CME's bitcoin futures market saw volumes increase to $57 billion in October from $34.6 billion in September, representing an increase of 65%, according to data compiled by The Block. Meanwhile, Coinbase's market (lest we only beat up on Binance) saw its spot market increase during the same period by 52%, indicating, at least in my view, that the institutions are diving into the market at a quicker pace compared to retail. To be fair, Coinbase is just as much an institutional powerhouse as it is a retail broker — at least by crypto standards — and, if I were to guess, it's institutional clients drove much of that spot volume growth. 

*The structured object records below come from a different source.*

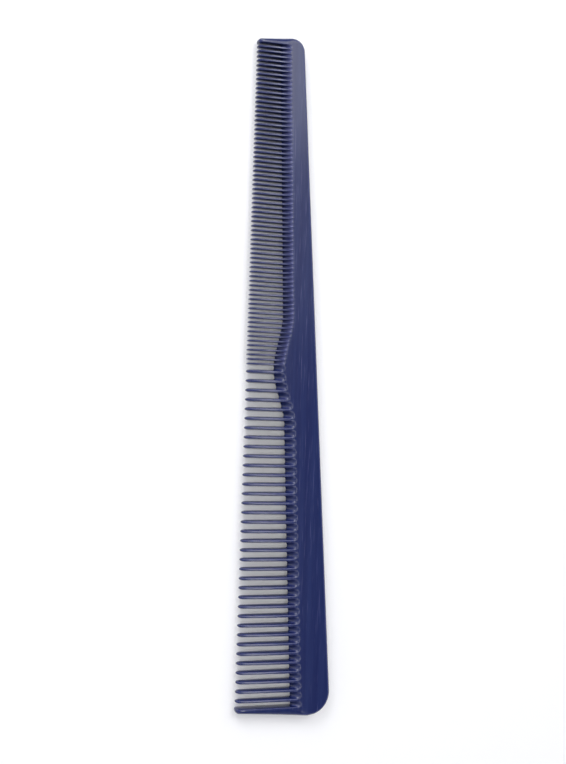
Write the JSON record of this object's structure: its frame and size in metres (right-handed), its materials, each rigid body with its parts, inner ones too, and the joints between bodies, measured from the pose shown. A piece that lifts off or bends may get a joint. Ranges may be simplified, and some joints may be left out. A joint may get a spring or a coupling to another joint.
{
  "type": "hair comb",
  "caption": "Barber's taper comb: a slim tapering spine with a bank of fine teeth and a bank of coarse teeth, divided by a low hump, and a thicker guard at each end.",
  "frame": {"origin": "under the middle of the comb's box, on the broad face it rests on", "axes": "+X along the straight line of the tooth tips, from the narrow end to the heel; the teeth point to -Y and the spine's back is towards +Y; +Z is the thickness"},
  "size_m": [0.1796, 0.0258, 0.0036],
  "materials": {
    "comb_plastic": "gloss"
  },
  "bodies": {
    "root": {"spine": "comb_plastic", "tip_guard": "comb_plastic", "heel_guard": "comb_plastic", "coarse_root_web": "comb_plastic", "fine_teeth_01": "comb_plastic", "fine_teeth_02": "comb_plastic", "fine_teeth_03": "comb_plastic", "fine_teeth_04": "comb_plastic", "fine_teeth_05": "comb_plastic", "fine_teeth_06": "comb_plastic", "fine_teeth_07": "comb_plastic", "fine_teeth_08": "comb_plastic", "fine_teeth_09": "comb_plastic", "fine_teeth_10": "comb_plastic", "coarse_tooth_01": "comb_plastic", "coarse_tooth_02": "comb_plastic", "coarse_tooth_03": "comb_plastic", "coarse_tooth_04": "comb_plastic", "coarse_tooth_05": "comb_plastic", "coarse_tooth_06": "comb_plastic", "coarse_tooth_07": "comb_plastic", "coarse_tooth_08": "comb_plastic", "coarse_tooth_09": "comb_plastic", "coarse_tooth_10": "comb_plastic", "coarse_tooth_11": "comb_plastic", "coarse_tooth_12": "comb_plastic", "coarse_tooth_13": "comb_plastic", "coarse_tooth_14": "comb_plastic", "coarse_tooth_15": "comb_plastic", "coarse_tooth_16": "comb_plastic", "coarse_tooth_17": "comb_plastic", "coarse_tooth_18": "comb_plastic", "coarse_tooth_19": "comb_plastic", "coarse_tooth_20": "comb_plastic", "coarse_tooth_21": "comb_plastic", "coarse_tooth_22": "comb_plastic", "coarse_tooth_23": "comb_plastic", "coarse_tooth_24": "comb_plastic", "coarse_tooth_25": "comb_plastic", "coarse_tooth_26": "comb_plastic", "coarse_tooth_27": "comb_plastic", "coarse_tooth_28": "comb_plastic", "coarse_tooth_29": "comb_plastic", "coarse_tooth_30": "comb_plastic", "coarse_tooth_31": "comb_plastic", "coarse_tooth_32": "comb_plastic", "coarse_tooth_33": "comb_plastic", "coarse_tooth_34": "comb_plastic", "coarse_tooth_35": "comb_plastic", "coarse_tooth_36": "comb_plastic"}
  },
  "joints": []
}
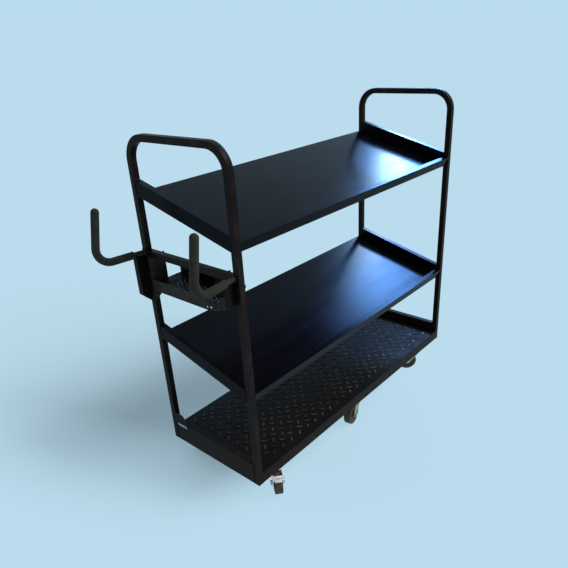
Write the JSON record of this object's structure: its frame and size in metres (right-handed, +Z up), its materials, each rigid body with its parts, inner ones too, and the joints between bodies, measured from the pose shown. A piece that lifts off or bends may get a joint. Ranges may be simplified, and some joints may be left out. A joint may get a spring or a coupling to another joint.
{
  "type": "picking trolley",
  "caption": "Tall picking trolley with arched handles, sloping lipped shelves, a chequered deck on swivel castors, and a perforated tray with upturned hooks at one end.",
  "frame": {"origin": "on the floor under the middle of the overall box", "axes": "+X along the trolley's length, away from the hooks; +Y across it, from the shelf lips towards the high back edges; +Z up"},
  "size_m": [1.365, 0.5002, 1.176],
  "materials": {
    "frame_paint": "satin black paint, slightly worn",
    "shelf_paint": "glossy black paint",
    "deck_paint": "black paint over chequered plate",
    "tray_paint": "satin black paint",
    "hook_coat": "matt olive grey sleeve",
    "zinc_plate": "yellowish zinc plating",
    "chrome_plate": "bright plating",
    "bright_steel": "plated steel",
    "wheel_core": "dark moulded wheel body",
    "tyre_rubber": "dark brown solid rubber"
  },
  "bodies": {
    "trolley": {"end_frame_left": "frame_paint", "end_frame_right": "frame_paint", "top_shelf": "shelf_paint", "middle_shelf": "shelf_paint", "deck": "deck_paint", "side_rail_near": "frame_paint", "side_rail_far": "frame_paint", "end_panel_left": "frame_paint", "end_panel_right": "frame_paint", "cross_member_left": "frame_paint", "cross_member_middle": "frame_paint", "cross_member_right": "frame_paint", "post_gusset": "frame_paint", "tray_rail": "frame_paint", "tray_side_plate": "tray_paint", "tray_hanger": "tray_paint", "tray_floor": "tray_paint", "tray_band": "tray_paint", "tray_back": "tray_paint", "hook_bracket_left": "tray_paint", "hook_bracket_right": "tray_paint", "hook_rod_left": "bright_steel", "hook_rod_right": "bright_steel", "hook_sleeve_left": "hook_coat", "hook_sleeve_right": "hook_coat", "bracket_bolts": "bright_steel", "castor_bolts": "bright_steel", "plate_near_left": "chrome_plate", "plate_near_middle": "zinc_plate", "plate_near_right": "zinc_plate", "plate_far_left": "zinc_plate", "plate_far_middle": "zinc_plate", "plate_far_right": "zinc_plate"},
    "swivel_near_left": {"fork_near_left": "chrome_plate", "axle_near_left": "bright_steel"},
    "roller_near_left": {"wheel_near_left": "wheel_core", "tyre_near_left": "tyre_rubber"},
    "brake_near_left": {"pedal_near_left": "chrome_plate"},
    "swivel_near_middle": {"fork_near_middle": "zinc_plate", "axle_near_middle": "bright_steel"},
    "roller_near_middle": {"wheel_near_middle": "wheel_core", "tyre_near_middle": "tyre_rubber"},
    "swivel_near_right": {"fork_near_right": "zinc_plate", "axle_near_right": "bright_steel"},
    "roller_near_right": {"wheel_near_right": "wheel_core", "tyre_near_right": "tyre_rubber"},
    "swivel_far_left": {"fork_far_left": "zinc_plate", "axle_far_left": "bright_steel"},
    "roller_far_left": {"wheel_far_left": "wheel_core", "tyre_far_left": "tyre_rubber"},
    "brake_far_left": {"pedal_far_left": "chrome_plate"},
    "swivel_far_middle": {"fork_far_middle": "zinc_plate", "axle_far_middle": "bright_steel"},
    "roller_far_middle": {"wheel_far_middle": "wheel_core", "tyre_far_middle": "tyre_rubber"},
    "swivel_far_right": {"fork_far_right": "zinc_plate", "axle_far_right": "bright_steel"},
    "roller_far_right": {"wheel_far_right": "wheel_core", "tyre_far_right": "tyre_rubber"}
  },
  "joints": [
    {"name": "turn_near_left", "type": "hinge", "parent": "trolley", "child": "swivel_near_left", "pos_m": [-0.3925, -0.165, 0.09], "axis": [0, 0, 1], "continuous": true},
    {"name": "roll_near_left", "type": "hinge", "parent": "swivel_near_left", "child": "roller_near_left", "pos_m": [-0.41435, -0.19105, 0.04], "axis": [-0.766, 0.6428, 0], "continuous": true},
    {"name": "press_near_left", "type": "hinge", "parent": "swivel_near_left", "child": "brake_near_left", "pos_m": [-0.42978, -0.20943, 0.07994], "axis": [0.766, -0.6428, 0], "range_deg": [0, 12]},
    {"name": "turn_near_middle", "type": "hinge", "parent": "trolley", "child": "swivel_near_middle", "pos_m": [0.0825, -0.165, 0.09], "axis": [0, 0, 1], "continuous": true},
    {"name": "roll_near_middle", "type": "hinge", "parent": "swivel_near_middle", "child": "roller_near_middle", "pos_m": [0.04902, -0.1709, 0.04], "axis": [-0.1736, 0.9848, 0], "continuous": true},
    {"name": "turn_near_right", "type": "hinge", "parent": "trolley", "child": "swivel_near_right", "pos_m": [0.5575, -0.165, 0.09], "axis": [0, 0, 1], "continuous": true},
    {"name": "roll_near_right", "type": "hinge", "parent": "swivel_near_right", "child": "roller_near_right", "pos_m": [0.53431, -0.14013, 0.04], "axis": [0.7314, 0.682, 0], "continuous": true},
    {"name": "turn_far_left", "type": "hinge", "parent": "trolley", "child": "swivel_far_left", "pos_m": [-0.3925, 0.165, 0.09], "axis": [0, 0, 1], "continuous": true},
    {"name": "roll_far_left", "type": "hinge", "parent": "swivel_far_left", "child": "roller_far_left", "pos_m": [-0.41435, 0.19105, 0.04], "axis": [0.766, 0.6428, 0], "continuous": true},
    {"name": "press_far_left", "type": "hinge", "parent": "swivel_far_left", "child": "brake_far_left", "pos_m": [-0.42978, 0.20943, 0.07994], "axis": [-0.766, -0.6428, 0], "range_deg": [0, 12]},
    {"name": "turn_far_middle", "type": "hinge", "parent": "trolley", "child": "swivel_far_middle", "pos_m": [0.0825, 0.165, 0.09], "axis": [0, 0, 1], "continuous": true},
    {"name": "roll_far_middle", "type": "hinge", "parent": "swivel_far_middle", "child": "roller_far_middle", "pos_m": [0.04902, 0.1709, 0.04], "axis": [0.1736, 0.9848, 0], "continuous": true},
    {"name": "turn_far_right", "type": "hinge", "parent": "trolley", "child": "swivel_far_right", "pos_m": [0.5575, 0.165, 0.09], "axis": [0, 0, 1], "continuous": true},
    {"name": "roll_far_right", "type": "hinge", "parent": "swivel_far_right", "child": "roller_far_right", "pos_m": [0.53431, 0.14013, 0.04], "axis": [-0.7314, 0.682, 0], "continuous": true}
  ]
}
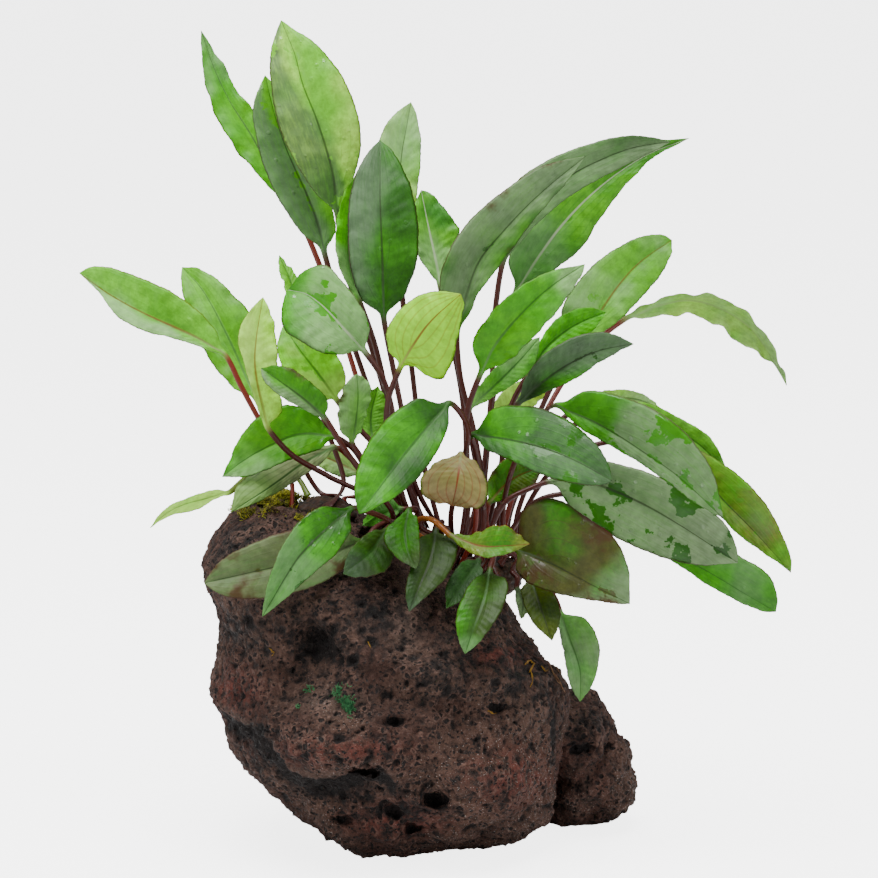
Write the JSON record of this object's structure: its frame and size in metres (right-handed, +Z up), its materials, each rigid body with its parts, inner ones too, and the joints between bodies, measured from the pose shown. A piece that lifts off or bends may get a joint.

For me, this indicates that the rally isn't just a momentary surge but has sustained momentum. Investors with well-thought-out strategies are actively deploying capital, likely for the long haul. Additionally, according to our friends from Bitwise, the current price action doesn't seem to incorporate the pricing of an exchange-traded fund. It's important to note, this isn't financial advice, and I strongly recommend consulting your financial advisors before making any portfolio decisions. However, this market rally feels distinct from previous ones. It's not driven by venture capitalists chasing FOMO or retail investors rushing into ICOs; rather, it's being propelled by major institutional players. What's intriguing is that most of these significant players have yet to fully participate.

This first appeared in Frank Chaparro's biweekly The Scoop Newsletter. Sign up now. 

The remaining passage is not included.